Вторая опасность – предельное погружением в реконструируемый контекст и болезненное отторжение всего, что может отсылать к современному дискурсу. Здесь платой за уход (нередко мнимый) от модернизации становится ограничение возможностей понимания иных культур извне. Задачу выработки позиции одновременного пребывания и внутри, и вне реконструируемой культурной ситуации легко декларировать, но чрезвычайно трудно осуществить. Каждый исследователь решает её в своей индивидуальной манере, в соответствии со своими вкусами и приоритетами. Однако золотая середина, которая могла бы послужить образцом, здесь вряд ли будет найдена: любая реконструкция всегда в той или иной мере грешит инструментализмом. Но если грех неизбежен, то нечего его и стесняться.
Поднимаясь, в отличие от культурологии эмпирической, на высокие уровни абстрагирования, теоретическая культурология использует философский инструментарий: категории, понятия, термины и описательные конструкции. Но применяет их не так, как философия. Она не «выдумывает» мир, отражённый в мышлении по его, мышления, исторически обусловленным законам (заметим, что само мышление всячески сопротивляется признанию этой обусловленности, или, по меньшей мере, стремится её затушевать). Используя когнитивные техники инструментально, она моделирует универсум культуры (или его часть), где само мышление есть лишь один из секторов в целокупности культурного бытия, а не вынесенный за его скобки законодательный центр. Культурология, таким образом, изначально отказывается от установления вечных истин и ответов на последние вопросы, зато, по крайней мере, помогает окончательно избавиться от некоторых застарелых иллюзий.

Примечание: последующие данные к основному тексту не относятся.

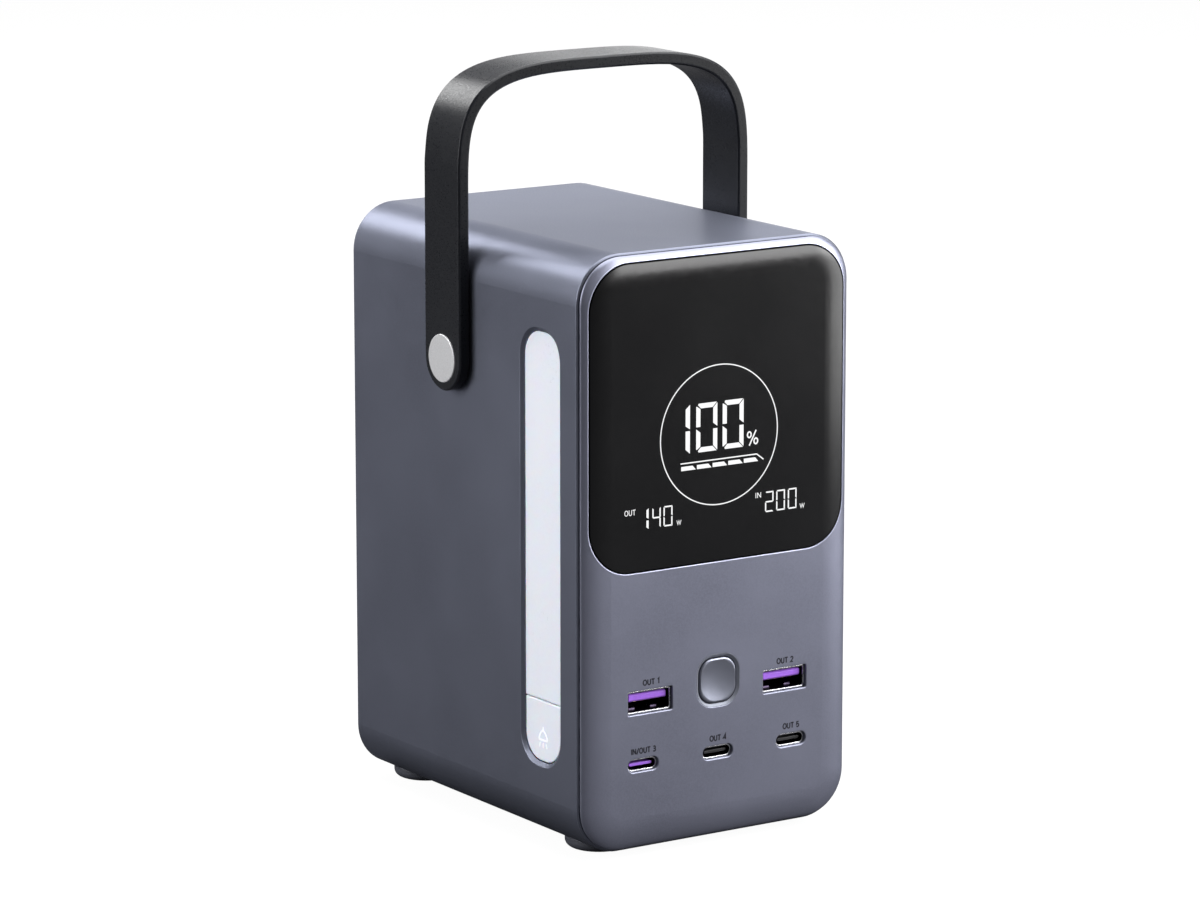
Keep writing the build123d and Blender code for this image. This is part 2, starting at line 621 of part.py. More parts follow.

Традиционный научно-философский дискурс обретается в рамках чётко очерченных предметных и методологических границ. Этот подход со времён Просвещения был осознан европейским разумом как единственно возможный, и все сферы действительности были типологизированы и каталогизированы, чтобы максимально облегчить объективистски настроенному интеллекту реализацию его эссенциалистской похоти – почти маниакального стремления любой ценой докопаться до сути, до последних единиц анализа и воспрепятствовать «растеканию мысли по древу». Тогда это было оправдано, ибо до методологических кризисов и гносеологических тупиков было ещё далеко. Однако теперь актуальна задача противоположная: сломать стенки дисциплинарных коридоров, в коих живая и «неправильная» реальность подгоняется под методологически «правильные» эпистемы, и высвободить упёршуюся в глухую стену мысль, пока она окончательно не задохнулась. Это и пытается сделать культурология. Полуинтуитивно понимая, что алмазные россыпи открытий лежат не в давно обветшалых узких дисциплинарных коридорах, а в пространстве между ними, современное научное сознание, похоже, готово простить культурологии все её реальные и мнимые грехи и поощрить даже осторожное перестукивание по стенками. А между тем, уже давно назрела задача: отталкиваясь (причём как можно дальше) от существующей системы дисциплинарных кластеров и традиционной предметной типологизации, прорваться к более глубокому уровню связей. К уровню, на котором открываются законы органической жизни [14] Входя в поле организмических ассоциаций, простирающихся от позитивизма 40-х гг. позапрошлого века (О. Конт, Г. Спенсер) и цивилизационных теорий (Н.Я. Данилевский, О. Шпенглер) до социологии прошлого (Э. Гидденс и др.) века, спешу оговориться, что степень и характер метафоричности этих ассоциаций будет всякий раз определяться конкретным контекстом.
культурных систем, а не их механистически сконструированные проекции.
Горизонтальные (типологические) связи в культуре выстраиваются на основе принципа классификации. Принцип этот возник ещё в первобытном мышлении, оказавшись единственно возможным тогда компромиссом между невозможностью выразить вербально целостное мироощущение и необходимостью эксплицировать хотя бы некоторые его проекции. Впоследствии этот принцип, шаг за шагом подчиняя себе генерализующие программы сознания, превратился в универсально-бессознательный способ интеллектуального насилия над природой вещей.
Механистически мыслящие аналитики, используя принцип типологизирующих расчленений при формировании картины мира, действительно структурируют саму социокультурную реальность в некоторых её аспектах. К счастью, не более того. Разумеется, структура европейской системы знания сложнее простых типологизирующих классификаций, и потому между искусственно разграниченными областями познания возникают зоны пересечения. Но если для каждой из обособленных областей эти пересечения занимают периферийное место, то для культурологии – центральное. Иными словами, культурология помогает трём слепцам, ощупывающих слона с разных сторон, как-то согласовать свои о нём представления.